Q63: Consider the following statements regarding standard Functional Interfaces (java.util.function):

1. The Predicate\ interface takes a single input argument and strictly returns a boolean result, heavily utilized for evaluating conditions and filtering Streams.
2. The Consumer\ interface accepts a single input argument but returns no result, commonly utilized in forEach iteration blocks to perform side-effect operations.
3. The Supplier\ interface accepts exactly one input argument and transforms it, returning a brand new object of type T back to the caller.

Which of the above statements is/are correct?
A
Only 1 and 2
B
Only 1 and 3
C
Only 2 and 3
D
1, 2, and 3
✅ Correct Answer: A
🎯 Quick Answer:
The correct combination is 1 and 2. Statement 3 is incorrect because the Supplier\ interface strictly accepts NO arguments; it simply generates or provides a result (e.g., T get()). The interface responsible for taking one argument and transforming it into another object is the Function\ interface.

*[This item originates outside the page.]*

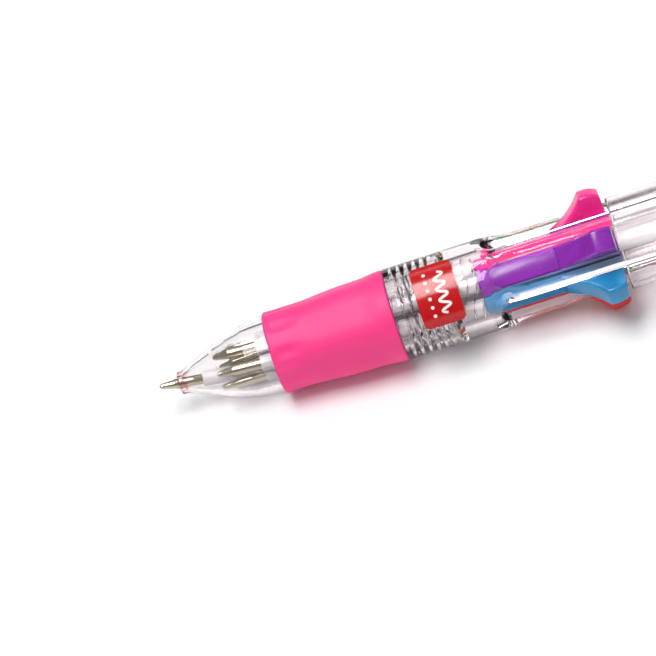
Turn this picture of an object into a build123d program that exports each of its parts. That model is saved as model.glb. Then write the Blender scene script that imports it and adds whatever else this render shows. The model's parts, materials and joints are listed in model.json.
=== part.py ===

Concept Definition: The java.util.function package provides out-of-the-box functional interfaces designed specifically to act as standard targets for lambda expressions across the Java ecosystem.
Structural Breakdown: Predicate utilizes boolean test(T t). Consumer utilizes void accept(T t). Supplier utilizes T get(). Function utilizes R apply(T t). Historical/Related Context: Prior to Java 8, framework developers constantly had to write their own custom interfaces for generic tasks (e.g., creating an Action interface just to pass a block of code). Oracle standardized these four primary archetypes to unify enterprise APIs and prevent structural fragmentation across the language.
Causal Reasoning: By universally standardizing interfaces like Predicate, the entire Streams API could be built securely.
The Stream.filter() method mathematically guarantees it will only accept a Predicate, ensuring the compiler can strictly enforce that the passed lambda expression will definitely return a boolean capable of deciding whether an element is kept or discarded.